The fourth stage is Marifat. This is the knowledge which enables a person who has arrived at it to call God 'Truth.' He applies no other name to God but only truth; in the end of his journey he has found the divine light which is truth, the light illuminating his whole being, the whole universe; and even if a thousand universes were there, they would be illuminated by it.
In the Bible it is said that first there was the Word, and there was Light. That means, that the first or highest knowledge is the truth. Light gives knowledge, words give knowledge; in fact, they are knowledge. The Quran says that Allah is the light of the heaven and the earth. That means the illumination to which one attains.

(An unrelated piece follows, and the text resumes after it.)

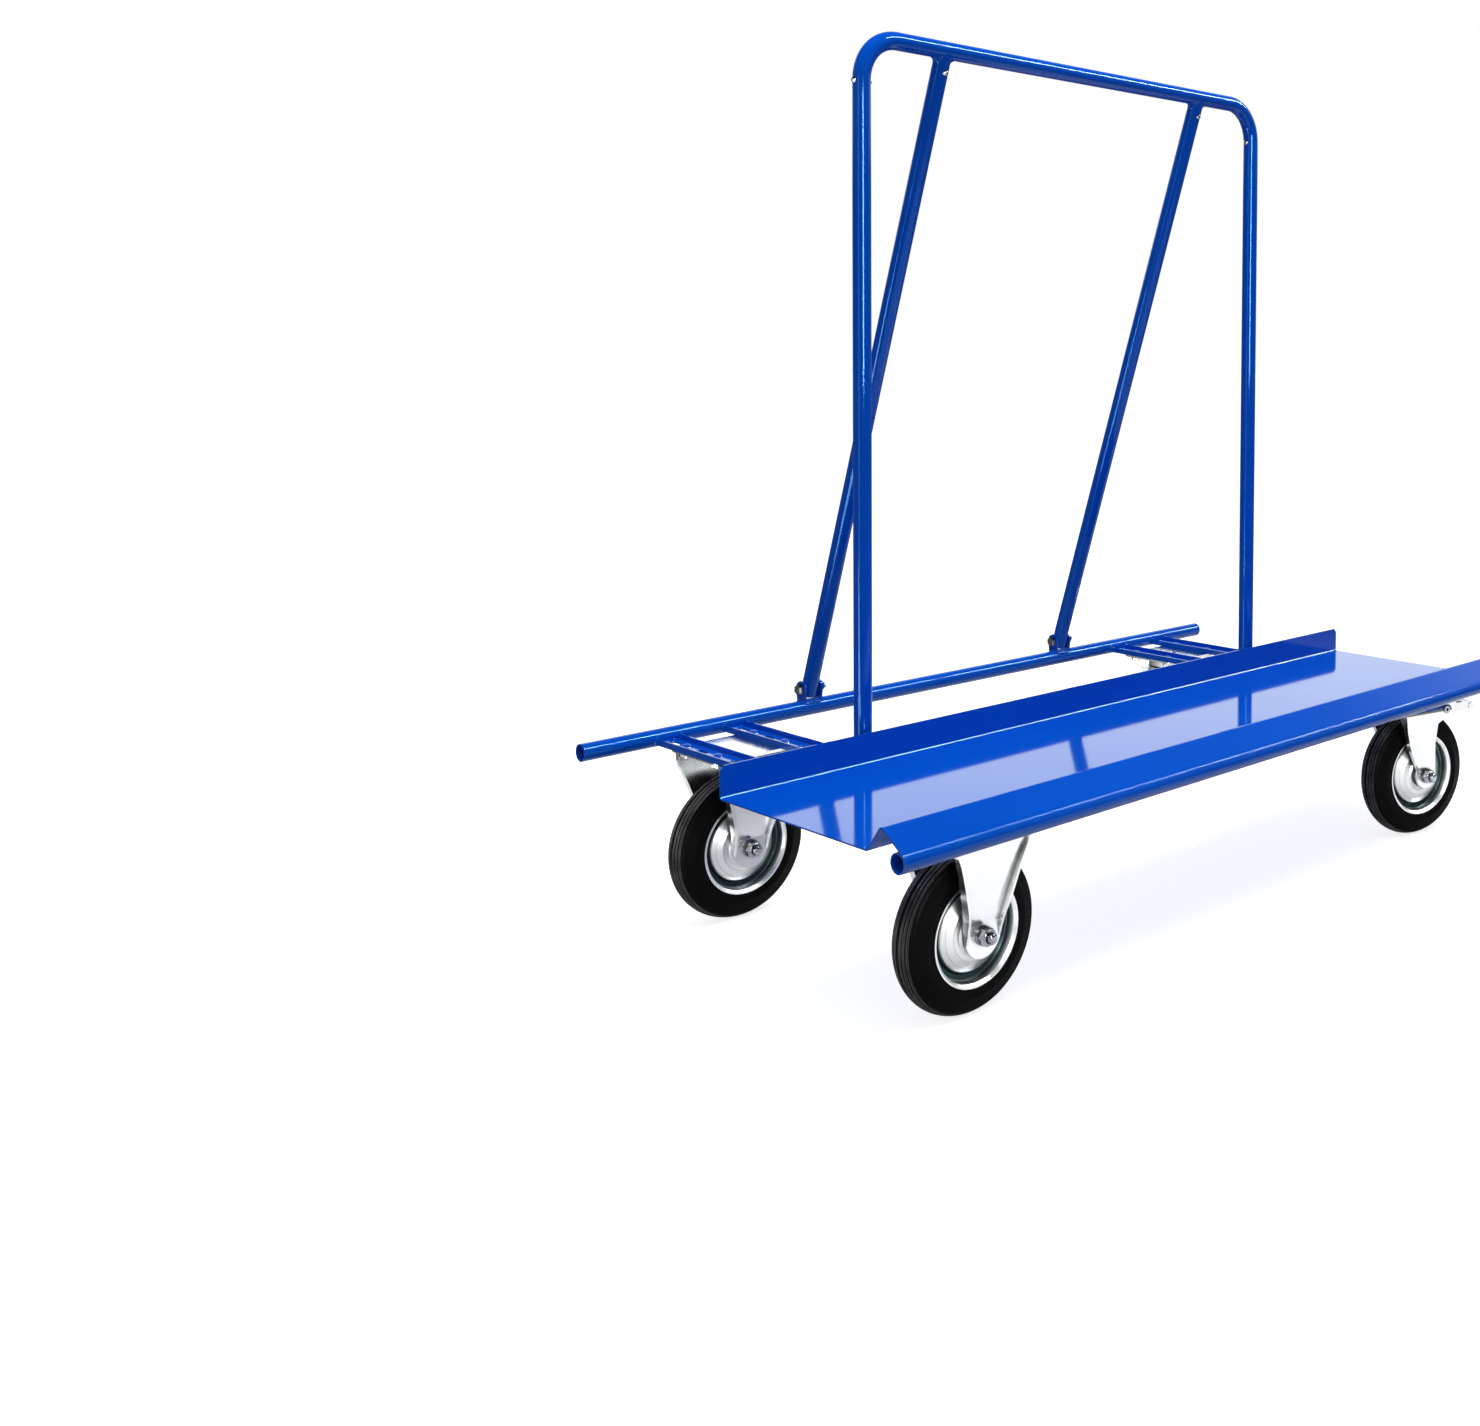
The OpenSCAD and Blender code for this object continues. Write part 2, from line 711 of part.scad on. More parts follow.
module balls(y, turn) {
    count = 20;
    small_count = 14;
    color(steel) at_castor(1, y, turn) {
        for (i = [0 : count - 1]) rotate([0, 0, i * 360 / count])
            translate([ball_ring, 0, ball_z]) sphere(r = ball_r);
        for (i = [0 : small_count - 1]) rotate([0, 0, i * 360 / small_count])
            translate([small_ball_ring, 0, small_ball_z]) sphere(r = small_ball_r);
    }
}

// Brake pedal: a hollow lever on a pin through the fork's ears, with a shoe over the tyre and a rolled end.
// Its outlines are drawn from the pivot, and trim draws in the sheet's inner side.
module pedal_plan(trim = 0) {
    cheek = pedal_cheek - trim;
    half = pedal_half - trim;
    tip = pedal_reach - trim;
    back = -pedal_knee.x;
    polygon([
        [back, -cheek], [12, -cheek], [pedal_knee.x, -half], [tip, -half],
        [tip, half], [pedal_knee.x, half], [12, cheek], [back, cheek]
    ]);
}

module pedal_side() {
    lug = 8;
    circle(r = lug);
    polygon([
        [0, lug], pedal_knee, [pedal_reach, pedal_tip], [pedal_reach, pedal_skirt],
        [26, pedal_skirt], [0, -lug]
    ]);
}

// What lies under the sheet of the pedal's top
module pedal_hollow_side() {
    low = 3 * pedal_skirt;
    polygon([
        [-pedal_knee.x, 8 - pedal_t], [0, 8 - pedal_t], [pedal_knee.x, pedal_knee.y - pedal_t],
        [pedal_reach, pedal_tip - pedal_t], [pedal_reach, low], [-pedal_knee.x, low]
    ]);
}

module pedal(y, turn) {
    shoe_half = 14;
    color(zinc) at_castor(1, y, turn) difference() {
        translate([pivot.x, 0, pivot.y]) {
            difference() {
                intersection() {
                    translate([0, 0, -through / 2]) linear_extrude(through) pedal_plan();
                    upright(-through / 2, through / 2) pedal_side();
                }
                intersection() {
                    translate([0, 0, -through / 2]) linear_extrude(through) pedal_plan(pedal_t);
                    upright(-through / 2, through / 2) pedal_hollow_side();
                }
                // A slot in each side
                translate([50, through / 2, 2]) rotate([90, 90, 0]) slot(3, 14, through);
            }
            upright(-shoe_half, shoe_half) polygon([[9, -10.5], [23, -14], [23, 9], [9, 7.5]]);
            translate([pedal_reach - roll_r, 0, pedal_tip - roll_r]) rotate([90, 0, 0])
                cylinder(h = 2 * pedal_half + 2, r = roll_r, center = true);
        }
        cross_hole(pivot.x, pivot.y, pivot_r + running);
    }
}

module pedal_pin(y, turn) {
    half = fork_gap_head + fork_t + seat;
    head_t = 1.5;
    color(steel) at_castor(1, y, turn) translate([pivot.x, 0, pivot.y]) rotate([90, 0, 0]) difference() {
        union() {
            cylinder(h = 2 * half, r = pivot_r, center = true);
            for (s = [0, 180]) rotate([s, 0, 0]) translate([0, 0, half])
                cylinder(h = head_t, r = pivot_r + 2);
        }
        for (s = [0, 180]) rotate([s, 0, 0]) translate([0, 0, half - 4])
            cylinder(h = 8, r = pivot_r - 1.5);
    }
}

front_tube();
rear_tube();
channel(-castor_x - channel_dx);  // channel_left_outer
channel(-castor_x + channel_dx);  // channel_left_inner
channel(castor_x - channel_dx);  // channel_right_inner
channel(castor_x + channel_dx);  // channel_right_outer
tray();
hoop();
leg_spigots();
leg_bolts();
brace(-brace_x);  // brace_left
brace(brace_x);  // brace_right
brace_clevises();
brace_bolts();
brace_nuts();
vent_rivets();
castor_bolts();
castor_nuts();
plate_fixed(1);  // plate_rear_left
plate_fixed(-1);  // plate_front_left
plate_swivel(1);  // plate_rear_right
plate_swivel(-1);  // plate_front_right
fork_fixed(1);  // fork_rear_left
fork_fixed(-1);  // fork_front_left
fork_swivel(1, rear_turn);  // fork_rear_right
fork_swivel(-1, front_turn);  // fork_front_right
at_castor(-1, 1) axle(0);  // axle_rear_left
at_castor(-1, -1) axle(0);  // axle_front_left
at_castor(1, 1, rear_turn) axle(trail);  // axle_rear_right
at_castor(1, -1, front_turn) axle(trail);  // axle_front_right
at_castor(-1, 1) tyre(0);  // tyre_rear_left
at_castor(-1, -1) tyre(0);  // tyre_front_left
at_castor(1, 1, rear_turn) tyre(trail);  // tyre_rear_right
at_castor(1, -1, front_turn) tyre(trail);  // tyre_front_right
at_castor(-1, 1) rim(0);  // rim_rear_left
at_castor(-1, -1) rim(0);  // rim_front_left
at_castor(1, 1, rear_turn) rim(trail);  // rim_rear_right
at_castor(1, -1, front_turn) rim(trail);  // rim_front_right
at_castor(-1, 1) rollers(0);  // rollers_rear_left
at_castor(-1, -1) rollers(0);  // rollers_front_left
at_castor(1, 1, rear_turn) rollers(trail);  // rollers_rear_right
at_castor(1, -1, front_turn) rollers(trail);  // rollers_front_right
kingpin(1);  // kingpin_rear_right
kingpin(-1);  // kingpin_front_right
balls(1, rear_turn);  // balls_rear_right
balls(-1, front_turn);  // balls_front_right
pedal(1, rear_turn);  // pedal_rear_right
pedal(-1, front_turn);  // pedal_front_right
pedal_pin(1, rear_turn);  // pedal_pin_rear_right
pedal_pin(-1, front_turn);  // pedal_pin_front_right
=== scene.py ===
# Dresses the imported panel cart: camera, studio, paint, zinc, rubber and weld detail. Metres throughout.
import json
import math

import bmesh
import bpy
from mathutils import Matrix, Vector

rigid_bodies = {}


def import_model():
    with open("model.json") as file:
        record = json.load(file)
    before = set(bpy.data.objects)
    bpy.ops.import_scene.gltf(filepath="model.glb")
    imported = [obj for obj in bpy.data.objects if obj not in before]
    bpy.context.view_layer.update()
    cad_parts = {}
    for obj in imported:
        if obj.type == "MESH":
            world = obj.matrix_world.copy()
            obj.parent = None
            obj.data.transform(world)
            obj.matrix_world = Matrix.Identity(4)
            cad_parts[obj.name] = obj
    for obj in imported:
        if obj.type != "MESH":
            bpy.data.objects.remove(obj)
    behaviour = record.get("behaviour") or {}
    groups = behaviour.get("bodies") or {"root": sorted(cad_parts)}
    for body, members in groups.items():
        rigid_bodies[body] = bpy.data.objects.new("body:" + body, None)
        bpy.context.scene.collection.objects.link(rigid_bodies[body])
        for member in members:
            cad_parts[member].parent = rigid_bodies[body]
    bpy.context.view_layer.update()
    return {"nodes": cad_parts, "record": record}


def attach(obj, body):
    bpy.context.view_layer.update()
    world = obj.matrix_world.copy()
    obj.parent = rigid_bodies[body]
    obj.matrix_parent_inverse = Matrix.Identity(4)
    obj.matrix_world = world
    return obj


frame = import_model()
MM = 0.001

# Camera: place in metres, angles in degrees, lens and sensor in millimetres
CAMERA_AT = Vector((-1.66368, -1.62531, 0.78997))
CAMERA_YAW = 48.89
CAMERA_DOWN = 2.95
CAMERA_ROLL = 0.47
LENS = 38.50
LENS_SHIFT = (-0.2975, -0.1953)
SENSOR = 36

# Sky, as strengths. Diffuse light sees it grow from the horizon to overhead.
UP = (0, 0, 1)
SKY_DIFFUSE = (0.13, 0.45)
# Mirrored, it grows along AWAY, from the camera to behind the cart, and is tinted
AWAY = (0.753, 0.657, 0.0)
AWAY_SPAN = (0.3, 0.8)
SKY_GLOSSY = (0.25, 1.65)
SKY_TINT = (0.96, 1.0, 0.86)
# Mirrored, it is full only in a band: the factors below and above, and the heights over which they change
SKY_LOW = 0.15
SKY_LOW_SPAN = (0.09, 0.15)
SKY_HIGH = 0.12
SKY_HIGH_SPAN = (0.45, 0.64)

FLOOR_HALF = 30
# Albedo and glow of the floor as it lights the cart, as it is mirrored in it and as the camera sees it
FLOOR_BOUNCE = (0.33, 0.05)
FLOOR_MIRRORED = (0.88, 0.18)
FLOOR_FAR = (0.05, 0.1)
FLOOR_SEEN = (0.8, 0.80)
# Where the mirrored floor is bright, and the distances from there between which it turns into FLOOR_FAR
FLOOR_BRIGHT_AT = (0.2, -0.6, 0)
FLOOR_FADE = (1.2, 1.9)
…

The story of Aladdin, who went in search of the lamp, teaches the same lesson. In the end man arrives at the stage where in the shrine of God he finds the light, the light of truth which illuminates all his life, the light that suffuses the whole being. When this light comes, all the fear of God, the confusion, the puzzle, are gone, because all such things are due to lack of light. Whatever difficulty might be before us would not dismay us if there were a light for us to see through it. That which breaks the heart or brings despair is a difficulty, or a trouble through which we cannot see. This means that our trouble in life is always lack of light and nothing else; that every difficulty can be solved, and if we understand the nature of our difficulty, we can see our way through. It is the lack of light, which prevents our seeing into our trouble, as well as the way out of it, and it is the light, which gives us the power to see into our difficulty as well as showing the way out of it.
Therefore what we need in our life is the lamp of Aladdin. That is what is gained at the fourth stage of development, which is called Marifat.